Step 12: Now, we’re going to work on one of the sides of the bag. You’ll need one “cute” side, one lining side, and both the cute and lining pockets.
Step 13: First, hem the top edge of the big pockets.
Step 14: Pin the inner pocket to the lining and the outer pocket to the outer fabric.
Step 15: Sew these down along the sides and the bottom, leaving the top (hemmed part) open.
Step 16: Now, put the two parts together (pockets facing out) and sew them together. This part of the bag is now done.
Here comes the trickiest part…so pay attention! This wasn’t as hard as I thought it would be.
Step 17: Get your other lining fabric and your PUL. Lay the PUL out flat with the shiny side DOWN. Place the lining fabric over the top half of it, and pin it down (seriously — pin it. I didn’t, then screwed it up, had to rip stitches, and pin it to redo it).
Step 18: This is tricky to sew because the shiny side of the PUL is down against the sewing machine, and it slips around easily. Go slow. Sew it together on all four sides. On the bottom (where the PUL hangs down), stay a couple of inches above the bottom of the lining fabric. Later, you will be folding the PUL up to make the bag.
Once these parts are sewn together, it’s time to make the slit for the zipper. Here is about where it should be placed.
Step 19: You need to cut a slit in the fabric where the zipper lies. This slit will go through both layers — the PUL and the lining fabric. It should be slightly shorter than the zipper itself.
Step 20: On the edge of each slit, cut up about 1/4″ and down about 1/4″. Fold these over (both layers) with the PUL side facing up. Pin the zipper to the PUL side. You are pinning it to the lining (folded over), PUL (folded over), and both layers in the front.

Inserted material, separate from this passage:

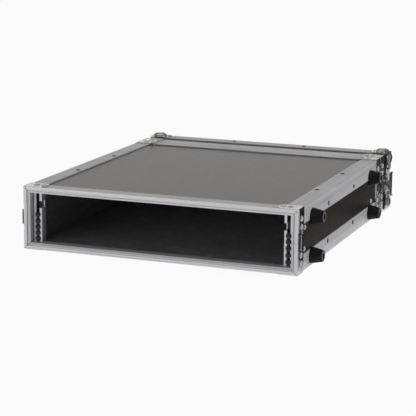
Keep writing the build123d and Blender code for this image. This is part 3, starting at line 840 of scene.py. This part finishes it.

Step 21: Sew the zipper on both sides (along where it is pinned). The zipper will be sewn into four layers of fabric.
Then the zipper is in!
Step 22: Now, flip it over and fold up the PUL. Sew it on all the open sides so it is now a closed bag, accessed through the zipper.
Step 23: The final step to this side is to pin the outer fabric to the wet bag and sew it together on all four sides.
Now, it’s time to put the whole thing together! Almost done. 🙂
Step 24: Pin one side to the long side/bottom piece you sewed earlier. The corners will be a little bit weird; it’s okay. Later, you’ll fold them over slightly as you sew. Pin RIGHT SIDES together now; you’re finishing it with neat edges!
(You can see a snap I put on in the picture below. It didn’t work out well, mostly because I can’t find the second die for my snap press. But you can add one to the lining fabric, or Velcro, before sewing the lining to the cute fabric when you sew the side with pockets way before.)
Sorry, that is blurry. Somehow, I only took one shot.
Step 25: Fold over the corner carefully as you sew, just slightly so it all fits.
The last step is the strap (and zipper, except I ran out of time and didn’t get to mine — I’ll mention it briefly in a minute, but I don’t have pictures).
Step 26: Tuck the unfinished edges of your sides in and put the strap down between them. Sew across to finish them and sew the strap on.
Step 27: To do a zipper, you will simply pin it to the inside of each edge of the bag and sew it like the previous one.
Then, your bag is done! How awesome is that? The diaper bag tutorial wasn’t that hard, was it?
What’s your favorite diaper bag feature?